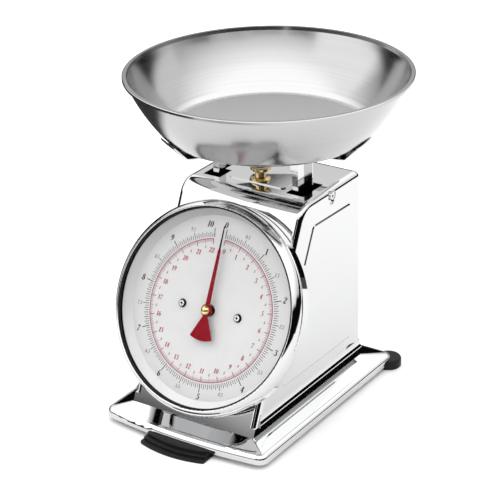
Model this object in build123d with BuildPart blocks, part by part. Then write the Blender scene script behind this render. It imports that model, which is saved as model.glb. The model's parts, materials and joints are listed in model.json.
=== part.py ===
from build123d import *
import math
import os

# Mechanical kitchen scale with a round dial, in millimetres.
# Origin on the table, under the middle of the overall box; +Z up, -Y towards the reader of the dial.

# ---- driving dimensions --------------------------------------------------------------------
SHEET = 1.0                 # pressed steel sheet
BODY_HALF_WIDTH = 63.1
BODY_TOP = 200.3
BODY_FLOOR = 25.0           # bottom edge of the housing, on the pedestal
BODY_REAR = 70.8
FACE_TILT = 24.5            # lean of the front face and of the dial, degrees from vertical
FACE_BEND = 18.0            # bend between the front face and the top
REAR_BEND = 7.0
EDGE_RADIUS = 5.5

BASE_HALF_WIDTH = 83.2
BASE_REAR = 98.2
BASE_FRONT = -130.4         # at the middle of the bowed front edge
BASE_FRONT_CORNER = -123.6
LIP_BOTTOM = 5.0
BAND_OUTER = 13.6
BAND_INNER = 17.6

DIAL_Y = -76.5
DIAL_Z = 109.05
FACE_OFFSET = -9.3          # front face of the housing, measured from the dial plate's face
LEAN = math.radians(FACE_TILT)
FACE_TOP_Y = DIAL_Y + (BODY_TOP - DIAL_Z) * math.tan(LEAN) - FACE_OFFSET / math.cos(LEAN)
DRUM_RISE = 2.0             # drum centre above the pointer axis, along the face
DRUM_RADIUS = 91.4
BEZEL_RADIUS = 92.5
GLASS_RADIUS = 88.0

BOWL_Y = 20.5
BOWL_RADIUS = 125.0
BOWL_RIM = 296.0
BOWL_DEPTH = 52.0
BOWL_SHEET = 0.9
BOWL_FLOOR_RADIUS = 90.2    # where the flat floor would meet the side

SUPPORT_TOP = 239.0         # flat top of the pan support; its pads reach the bowl
LEG_Y_FRONT = -3.1
LEG_Y_REAR = 14.4
LEG_OUTER = 43.6
LEG_BOTTOM = 84.0
LEG_SHEET = 1.2
LEG_FLANGE = 5.4            # width of the rear flange, outwards from the web
FLANGE_X = (38.1, 36.8, 32.5)   # inner edge of the front flange at its foot, middle and top
LEG_MID_Y = (LEG_Y_FRONT + LEG_Y_REAR) / 2

RACK_MODULE = 0.4
PINION_TEETH = 12
PINION_PITCH_RADIUS = RACK_MODULE * PINION_TEETH / 2
SWEEP = 350.0               # pointer sweep at full load, degrees
RACK_TRAVEL = math.radians(SWEEP) * PINION_PITCH_RADIUS
TRAVEL = RACK_TRAVEL / math.cos(LEAN)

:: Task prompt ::
Return exactly the opening lines of the listing above, ending with the line that has "# Origin on".

:: Final answer ::
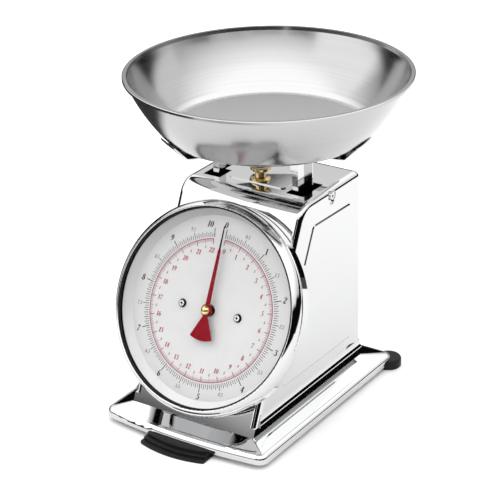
Model this object in build123d with BuildPart blocks, part by part. Then write the Blender scene script behind this render. It imports that model, which is saved as model.glb. The model's parts, materials and joints are listed in model.json.
=== part.py ===
from build123d import *
import math
import os

# Mechanical kitchen scale with a round dial, in millimetres.
# Origin on the table, under the middle of the overall box; +Z up, -Y towards the reader of the dial.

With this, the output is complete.